Unashamed at Davos: Xi hails ‘open world economy’, signals Biden to toe line

Analysis by WorldTribune Staff, January 28, 2021

“The strong should not bully the weak.”

With that phrase Monday at the World Economic Forum in Davos, Switzerland, Chinese supreme leader Xi Jinping provided a graduate-level tutorial on ruthless communications strategies for any students paying attention.

Chinese supreme leader Xi Jinping speaks at the all-virtual World Economic Forum on Jan. 25. / YouTube

A proponent of “Information War”, Xi’s “bully” comment was obviously aimed at the United States.

It is Xi, of course, who has ordered the detention in concentration camps of over 1 million religious minorities, most of them Muslims. The Chinese Communist Party (CCP) kingpin continues a brutal crackdown on Tibet. Xi’s military threatens every single one of China’s neighbors over territorial disputes on a daily basis.

But, then, Xi was speaking to a gaggle of elites who enjoy benefits from the communist gravy train. So, to no one’s surprise, the Chairman’s speech ruffled no feathers.

Xi’s speech opened and closed with World Economic Forum (WEF) Chairman Klaus Schwab heaping praise on the communist leader.

The speech was also seen as Xi instructing his “old friend” Joe Biden to toe the globalist line, analysts say.

“In short, Xi wants the world to believe that it is now China, not the U.S., that forms the linchpin of the international order.

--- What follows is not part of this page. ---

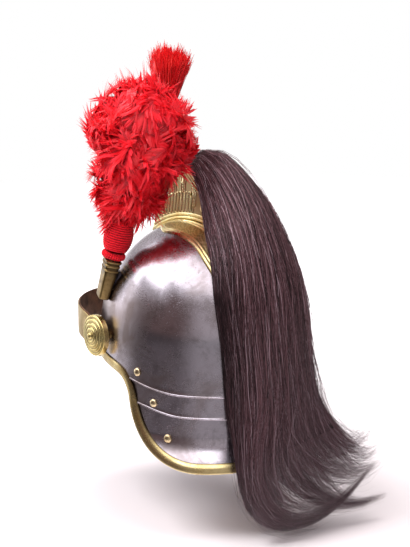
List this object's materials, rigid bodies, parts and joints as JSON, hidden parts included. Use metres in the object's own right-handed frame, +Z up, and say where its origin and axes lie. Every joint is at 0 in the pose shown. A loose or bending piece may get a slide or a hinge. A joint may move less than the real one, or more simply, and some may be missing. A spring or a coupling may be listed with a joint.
{
  "type": "cuirassier helmet",
  "caption": "Steel cavalry helmet with a lamed neck guard, brass crest with a horsehair mane, red tuft, side plume with a thread-wound olive, rosettes and chin strap.",
  "frame": {"origin": "middle of the head opening at the height of the chin strap axis, on the plane of symmetry", "axes": "+X to the wearer's left, -Y to the front, +Z up"},
  "size_m": [0.2316, 0.3213, 0.4888],
  "materials": {
    "skull_steel": "worn polish with faint rust specks",
    "lame_steel": "worn polish with faint rust specks",
    "edging_brass": "aged satin",
    "rivet_brass": "polished domes",
    "crest_brass": "aged satin with dark recesses",
    "root_leather": "matte",
    "mane_hair": "dark brown horsehair with a soft sheen",
    "socket_brass": "aged satin",
    "tuft_thread": "bound red thread",
    "tuft_hair": "dyed stiff hair",
    "holder_brass": "dull and aged",
    "bracket_steel": "dull",
    "stem_wood": "turned and bare",
    "plume_thread": "wound wool thread",
    "plume_feathers": "dyed cock feathers",
    "rosette_brass": "aged satin",
    "stud_steel": "dull",
    "strap_leather": "worn dark leather",
    "strap_brass": "thin sheet, aged and pale",
    "liner_leather": "matte"
  },
  "bodies": {
    "helmet": {"skull": "skull_steel", "middle_lame": "lame_steel", "lower_lame": "lame_steel", "neck_edging": "edging_brass", "neck_rivets": "rivet_brass", "back_strips": "edging_brass", "visor": "skull_steel", "visor_edging": "edging_brass", "crest_base": "crest_brass", "crest_left_plate": "crest_brass", "crest_right_plate": "crest_brass", "crest_front_plate": "crest_brass", "crest_cap": "crest_brass", "crest_channel": "crest_brass", "mane_root": "root_leather", "mane": "mane_hair", "tuft_socket": "socket_brass", "plume_holder": "holder_brass", "holder_bracket": "bracket_steel", "left_rosette": "rosette_brass", "right_rosette": "rosette_brass", "left_stud": "stud_steel", "right_stud": "stud_steel", "sweatband": "liner_leather", "lining_leaves": "liner_leather"},
    "chin_strap": {"strap_lining": "strap_leather", "strap_facing_left": "strap_brass", "strap_facing_right": "strap_brass", "strap_clasp": "rosette_brass", "strap_eyelets": "rivet_brass"},
    "plume": {"plume_stem": "stem_wood", "plume_collar": "plume_thread", "olive_core": "stem_wood", "olive_winding": "plume_thread", "feathers": "plume_feathers"},
    "tuft": {"tuft": "tuft_hair", "tuft_plug": "tuft_thread"}
  },
  "joints": [
    {"name": "chin_strap_swing", "type": "hinge", "parent": "helmet", "child": "chin_strap", "pos_m": [0, -0.046, 0], "axis": [1, 0, 0], "range_deg": [0, 65]},
    {"name": "plume_lift", "type": "slide", "parent": "helmet", "child": "plume", "axis": [-0.1235, 0.276, 0.9532], "range_m": [0, 0.034]},
    {"name": "tuft_lift", "type": "slide", "parent": "helmet", "child": "tuft", "axis": [0, 0.1271, 0.9919], "range_m": [0, 0.016]}
  ]
}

He is warning Joe Biden to keep well away from Donald Trump’s belligerence, lest the Biden administration be discredited in the eyes of the kinds of people who would attend Davos,” John Jiang wrote for The American Spectator on Jan. 27.

“What might a Chinese-led international order look like? According to Xi, it is one free of ‘ideological prejudice.’ In other words: worry less about tyranny or totalitarianism and focus on keeping the gravy train running. That line surely got an extra round of applause out of Klaus Schwab.”

The overarching theme of Xi’s speech, Jiang noted, “was globalization and transnational integration — the more of it, the better, and no need to read the small print.”

Building an “open world economy,” according to Xi, means keeping “the global industrial and supply chains stable and open” and upholding “the multilateral trading regime,” a thinly veiled dig at the trade policy pursued by President Donald Trump.

Such openness would also require taking down “barriers to … technological exchanges,” Xi said.

“Technology transfers, both illegal and voluntary (in exchange for business deals) constitute perhaps the single greatest method of wealth extraction by China against the United States,” Jiang noted.

Though this year’s Davos meeting was all-virtual, the atmosphere “was no less surreal, at least at first glance,” Jiang wrote.

“What is the strongman leader of the largest communist nation in the world doing headlining the premier event for the world’s free-trading liberal internationalist elite? Of course, there is no real mystery here. China’s use of global organizations to its advantage has been evident as far back as its entry into the World Trade Organization (WTO). The WTO’s kowtowing to China throughout the coronavirus pandemic was an embarrassment observed by the entire world.”